Author: Mark Green (---.ac.uk)
Date: 01-04-2002 04:33
RPGers and tabletop gamers like printed material. They don't like to have to sit by a computer in order to play, and they like to be able to refer to stuff quickly. You can print out a PDF, granted, but you can't print out a Flash demo or a Quicktime movie.
Two problems in the case of RPGs: first, many RPGers I know already have a big stash of games that they have yet to play in or run. Persuading people to play anything other than D20 is already hard enough, and persuading people to duck out of a campaign for a demo one-shot might not go down well. Even then, people will still prefer to run a game which they have paid for and which has been sitting on the shelf then a demo they got for free - by playing the paid-for game they (at last!) realize its value, and by not playing the free game they lose nothing.
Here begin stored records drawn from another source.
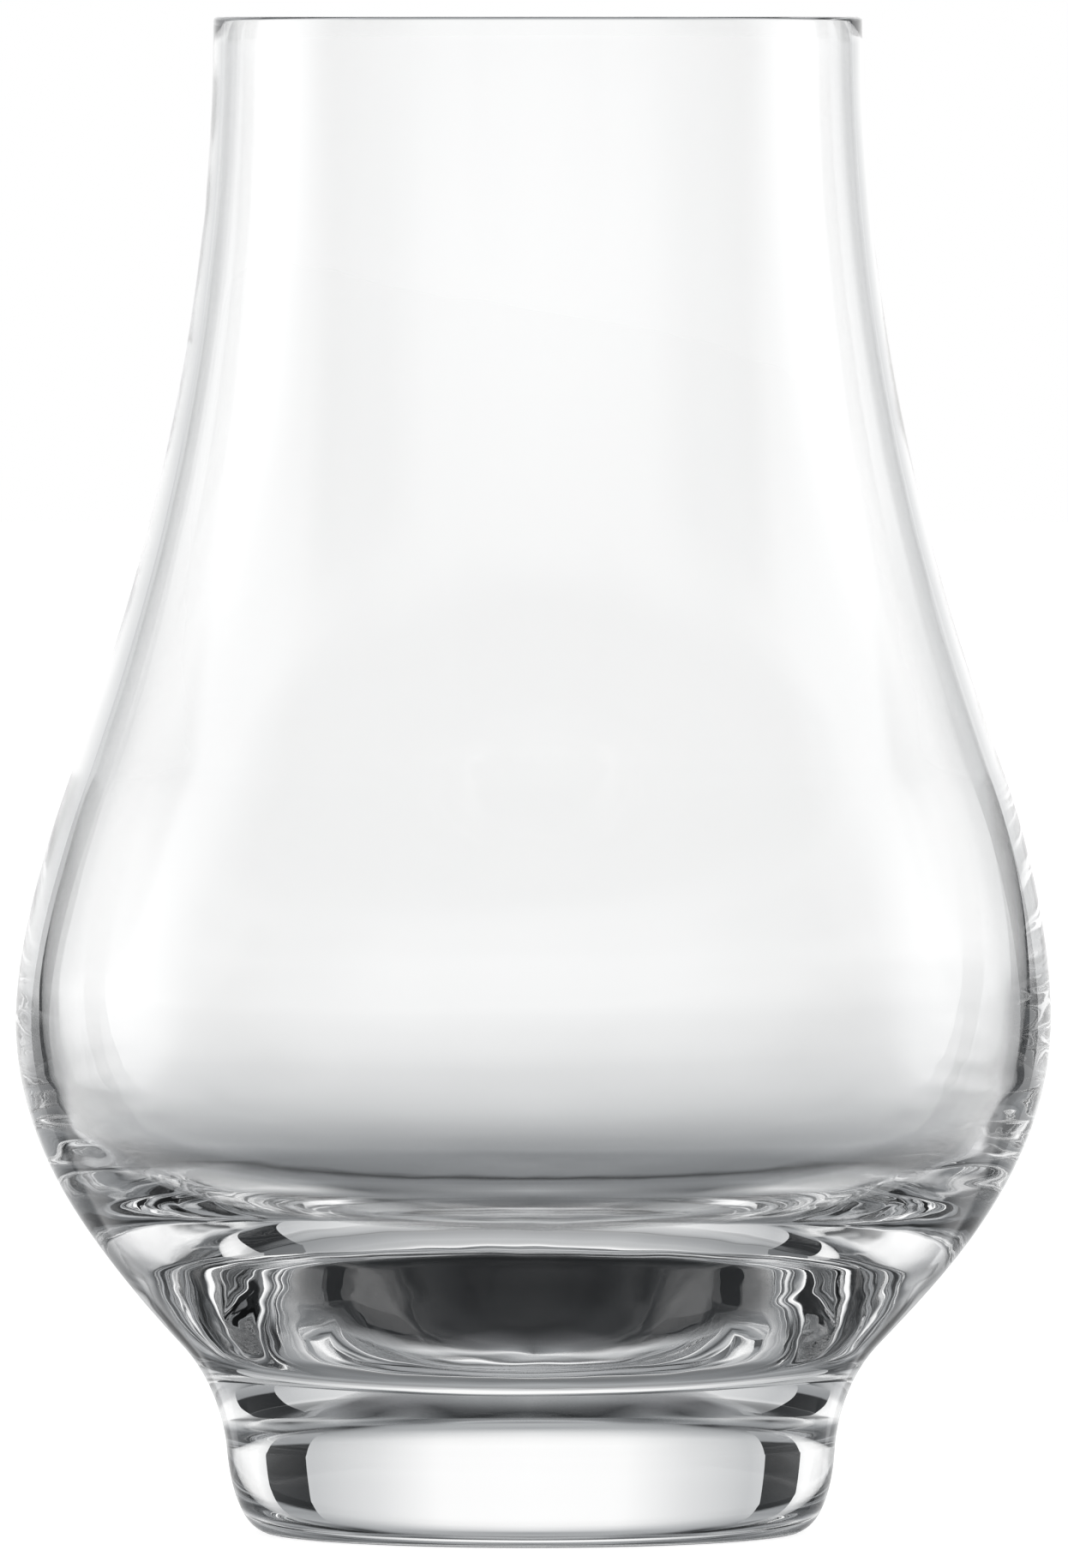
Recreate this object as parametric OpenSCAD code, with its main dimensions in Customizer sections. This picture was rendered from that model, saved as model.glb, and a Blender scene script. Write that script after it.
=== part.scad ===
// Whisky nosing glass: a tulip bowl with a thick solid bottom on a short solid foot.
// The axis of the glass is Z. It stands on the plane z = 0.
// Each outline is a chain of smooth curves between stations. A station is
// [radius, height, lean], and its lean is the angle of the wall from upright,
// positive where the wall widens upwards.

/* [Rim] */
// Height of the glass from the table to the top of the rim
height = 120; // [112:0.5:130]
// Outer radius of the mouth
lip_r = 25.65; // [23.5:0.05:28]
// Thickness of the wall at the rim
lip_wall = 0.7; // [0.5:0.05:1.6]

/* [Upper wall] */
// Outer radius where the upper wall turns from hollow to full
flank_r = 36.9; // [35:0.1:38.5]
// Height of that turn
flank_z = 60.2; // [56:0.1:66]
// Lean of the wall there, inwards
flank_lean = 19.8; // [15:0.1:24]
// Thickness of the wall there, measured level
flank_wall = 1.25; // [0.8:0.05:2.4]

/* [Belly] */
// Outer radius of the belly at its widest
belly_r = 40.97; // [39.6:0.01:43]
// Height of the widest place
belly_z = 40.8; // [38:0.1:44]
// Thickness of the wall at the belly
belly_wall = 1.9; // [1.2:0.05:3]
// How far the widest place inside lies above the one outside
belly_lift = 1.7; // [0:0.1:4]

/* [Inside of the bottom] */
// Height of the inner floor at the axis
floor_z = 16.3; // [15:0.1:18]
// Radius of the place where the floor turns up into the wall
basin_r = 27.9; // [26:0.1:30]
// Height of that place
basin_z = 23.8; // [22.8:0.1:25.5]
// Lean of the inner surface there
basin_lean = 65.4; // [58:0.1:70]

/* [Cone below the belly] */
// Radius of the steepest place of the cone
cone_r = 27.55; // [26.5:0.01:29]
// Height of that place
cone_z = 14.9; // [13.5:0.1:16]
// Lean of the cone there
cone_lean = 43.3; // [37:0.1:48]

/* [Foot] */
// Radius of the waist, where the foot is welded to the bowl
waist_r = 24.1; // [23:0.05:25.5]
// Height of the foot from the table to the weld
foot_h = 7; // [5.5:0.1:8.5]
// Lean of the wall at the waist
waist_lean = 5.9; // [0:0.1:10]
// Outer radius of the flat resting ring
ring_r = 20.5; // [19.5:0.1:21.5]
// Width of the flat resting ring
ring_w = 1.9; // [1.2:0.1:4]
// Depth of the hollow under the foot
punt_h = 2; // [0.6:0.1:3]

/* [Hidden] */

upright = 0;
level = 90;
round_fn = 160;
rim_steps = 10;
punt_steps = 12;
foot_steps = 10;
wall_steps = 14;
crystal = [0.83, 0.90, 0.92, 0.55];

// Handle lengths of each curve, as shares of the straight line between its stations:
// first at the lower station, then at the upper one.
foot_shares = [0.42, 0.05];
cone_shares = [0.15, 0.45];
keel_shares = [0.36, 0.36];
flank_shares = [0.29, 0.31];
neck_shares = [0.29, 0.39];
inner_neck_shares = [0.24, 0.43];
inner_flank_shares = [0.28, 0.27];
basin_shares = [0.24, 0.53];
floor_shares = [0.48, 0.34];

rim_r = lip_wall / 2;
rim_z = height - rim_r;
punt_r = ring_r - ring_w;

ring_edge = [ring_r, 0, level];
waist = [waist_r, foot_h, waist_lean];
cone = [cone_r, cone_z, cone_lean];
belly = [belly_r, belly_z, upright];
flank = [flank_r, flank_z, -flank_lean];
lip = [lip_r, rim_z, upright];

inner_floor = [0, floor_z, level];
inner_basin = [basin_r, basin_z, basin_lean];
inner_belly = [belly_r - belly_wall, belly_z + belly_lift, upright];
inner_flank = [flank_r - flank_wall, flank_z, -flank_lean];
inner_lip = [lip_r - lip_wall, rim_z, upright];

function place(station) = [station[0], station[1]];
function heading(station) = [sin(station[2]), cos(station[2])];
function blend(a, b, c, d, t) =
    pow(1 - t, 3) * a + 3 * pow(1 - t, 2) * t * b + 3 * (1 - t) * pow(t, 2) * c + pow(t, 3) * d;

// One curve from a lower station up to a higher one, without its last point
function rise(low, high, shares, steps) =
    let (
        a = place(low),
        d = place(high),
        chord = norm(d - a),
        b = a + chord * shares[0] * heading(low),
        c = d - chord * shares[1] * heading(high)
    )
    [for (i = [0:steps - 1]) blend(a, b, c, d, i / steps)];

function reversed(points) = [for (i = [len(points) - 1:-1:0]) points[i]];

// The shallow dome under the foot, from the axis out to the resting ring
function punt() = [
    for (i = [0:punt_steps - 1])
        let (share = i / punt_steps)
        [punt_r * share, punt_h * (1 - pow(share, 2))]
];

// The rounded top of the wall, from outside to inside
function rim() = [
    for (i = [0:rim_steps])
        let (turn = 180 * i / rim_steps)
        [lip_r - rim_r + rim_r * cos(turn), rim_z + rim_r * sin(turn)]
];

function outside() = concat(
    rise(waist, cone, cone_shares, wall_steps),
    rise(cone, belly, keel_shares, wall_steps),
    rise(belly, flank, flank_shares, wall_steps),
    rise(flank, lip, neck_shares, wall_steps)
);

function inside() = concat(
    rise(inner_floor, inner_basin, floor_shares, wall_steps),
    rise(inner_basin, inner_belly, basin_shares, wall_steps),
    rise(inner_belly, inner_flank, inner_flank_shares, wall_steps),
    rise(inner_flank, inner_lip, inner_neck_shares, wall_steps)
);

// Blown bowl: rim, wall, belly and thick bottom down to the weld plane
module bowl() {
    color(crystal)
        rotate_extrude($fn = round_fn)
            polygon(concat([[0, foot_h]], outside(), rim(), reversed(inside())));
}

// Pressed foot: solid puck with a rounded edge, a resting ring and a hollow below
module foot() {
    color(crystal)
        rotate_extrude($fn = round_fn)
            polygon(concat(
                punt(),
                [[punt_r, 0]],
                rise(ring_edge, waist, foot_shares, foot_steps),
                [place(waist), [0, foot_h]]
            ));
}

bowl();
foot();
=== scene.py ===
import math

import bmesh
import bpy
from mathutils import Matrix, Vector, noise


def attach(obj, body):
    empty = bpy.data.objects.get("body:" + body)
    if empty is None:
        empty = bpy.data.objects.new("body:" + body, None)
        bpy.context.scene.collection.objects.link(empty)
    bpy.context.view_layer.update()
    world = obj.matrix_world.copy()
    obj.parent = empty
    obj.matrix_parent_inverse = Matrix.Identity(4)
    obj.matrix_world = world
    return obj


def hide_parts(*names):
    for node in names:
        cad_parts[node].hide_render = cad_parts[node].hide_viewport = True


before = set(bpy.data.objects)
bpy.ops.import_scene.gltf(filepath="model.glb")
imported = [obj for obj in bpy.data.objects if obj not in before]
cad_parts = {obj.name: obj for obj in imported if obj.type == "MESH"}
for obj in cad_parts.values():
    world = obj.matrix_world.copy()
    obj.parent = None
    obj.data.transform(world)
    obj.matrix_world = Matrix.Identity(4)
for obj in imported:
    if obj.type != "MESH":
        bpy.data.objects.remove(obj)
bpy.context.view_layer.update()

MM = 0.001
# Degrees in a radian
DEGREES = 180 / math.pi

# Stations of the outline, in millimetres. A station is (radius, height, lean), where lean is the
# angle of the wall from upright, positive where the wall widens upwards.
HEIGHT = 120.0
RIM_R = 0.35
LIP = (25.65, HEIGHT - RIM_R, 0.0)
FLANK = (36.9, 60.2, -19.8)
BELLY = (40.97, 40.8, 0.0)
CONE = (27.55, 14.9, 43.3)
WAIST = (24.1, 7.0, 5.9)
RING_EDGE = (20.5, 0.0, 90.0)
RING_W = 1.9
PUNT_H = 2.0

# Inner stations: the wall grows thicker from the lip down to the belly, and the inner belly lies a
# little higher than the outer one
FLANK_WALL = 1.25
BELLY_WALL = 1.9
BELLY_RISE = 1.7
INNER_LIP = (LIP[0] - 2 * RIM_R, LIP[1], 0.0)
INNER_FLANK = (FLANK[0] - FLANK_WALL, FLANK[1], FLANK[2])
INNER_BELLY = (BELLY[0] - BELLY_WALL, BELLY[1] + BELLY_RISE, 0.0)
INNER_BASIN = (27.9, 23.8, 65.4)
INNER_FLOOR = (0.0, 16.3, 90.0)

# Fullness of each curve at its lower and upper station, as shares of its chord
FOOT_SHARES = (0.42, 0.05)
CONE_SHARES = (0.15, 0.45)
KEEL_SHARES = (0.36, 0.36)
FLANK_SHARES = (0.29, 0.31)
NECK_SHARES = (0.29, 0.39)
INNER_NECK_SHARES = (0.24, 0.43)
INNER_FLANK_SHARES = (0.28, 0.27)
BASIN_SHARES = (0.24, 0.53)
FLOOR_SHARES = (0.48, 0.34)

# Fineness of the mesh: points round the glass and along each curve
ROUND_STEPS = 400
WALL_STEPS = 40
FOOT_STEPS = 26
RIM_STEPS = 12
PUNT_STEPS = 16
# A point of the half section this near the axis, in millimetres, lies on it
ON_AXIS = 1e-6

# How far the blown glass strays to the right of its axis, by height
SHIFT = [(0, -0.12), (14, -0.25), (24, -0.05), (38, 0), (62, 0.37), (120, 0.37)]
# How much further its inner side strays
INNER_SHIFT = [(0, 0), (34, 0), (58, 0.24), (120, 0)]

# Unevenness of the inner side of the bottom: height and length of its waves, the finer waves as
# shares of these with their own place in the noise, and the heights between which all fade out
WAVE = 0.028
WAVE_LENGTH = 5.0
FINE_WAVE = 0.4
FINE_LENGTH = 0.45
FINE_PLACE = Vector((7, 3, 5))
WAVE_HEIGHTS = (22.0, 29.0)
# Chill wrinkles on the belly: height, length round the glass and length up it, the heights between
# which they grow and fade, and how far to the side they grow, as a share of the radius
WRINKLE = 0.06
WRINKLE_LONG = 15.0
WRINKLE_TALL = 1.6
WRINKLE_FROM = (25.0, 30.0)
WRINKLE_TO = (34.0, 40.0)
WRINKLE_SIDES = (0.8, 0.97)

# Display level of white, and by how many levels the middle greys lean away from red and to blue
WHITE_LEVEL = 255.0
COOL = 2.5
WHITE = (1, 1, 1, 1)
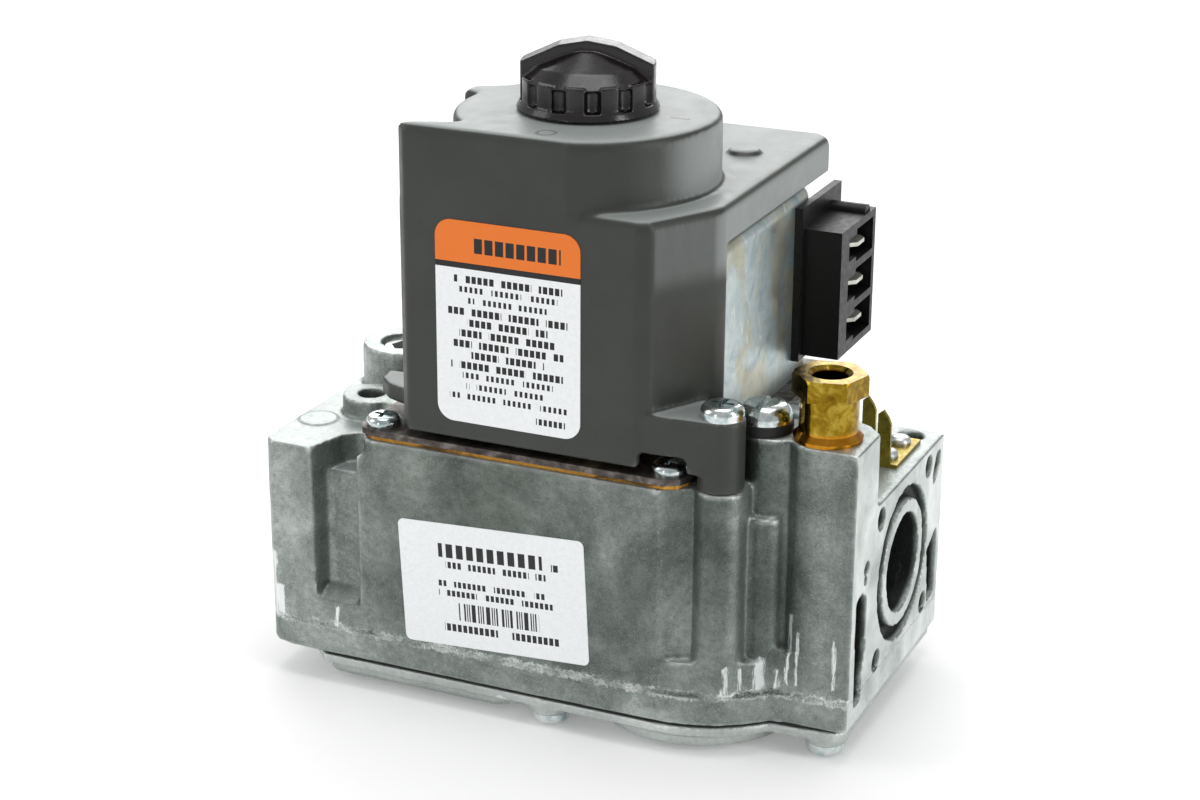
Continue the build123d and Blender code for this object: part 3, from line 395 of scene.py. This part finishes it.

Secondly, what part of an RPG can you "cripple" to make a demo? If you cripple the setting, then highly creative DMs might make up new material based on what you do provide and decide they don't need to buy the book; others might find it too hard to run the demo because they might have to make an assumption that conflicts with what'll be in the full version. If you cripple the system, then the demo will be incompatible with the full version and everyone will have to rebuild their characters, which is not a good thing.
Computer games work because computer games (in general) require almost no committment from the player, and those demos which involve committment usually enable it to be transferred to the full product somehow. RPGs, to my mind, can't do either of those. Tabletop games and similar can, and the demo idea might work quite well with them, but I'm really not sure about RPGs.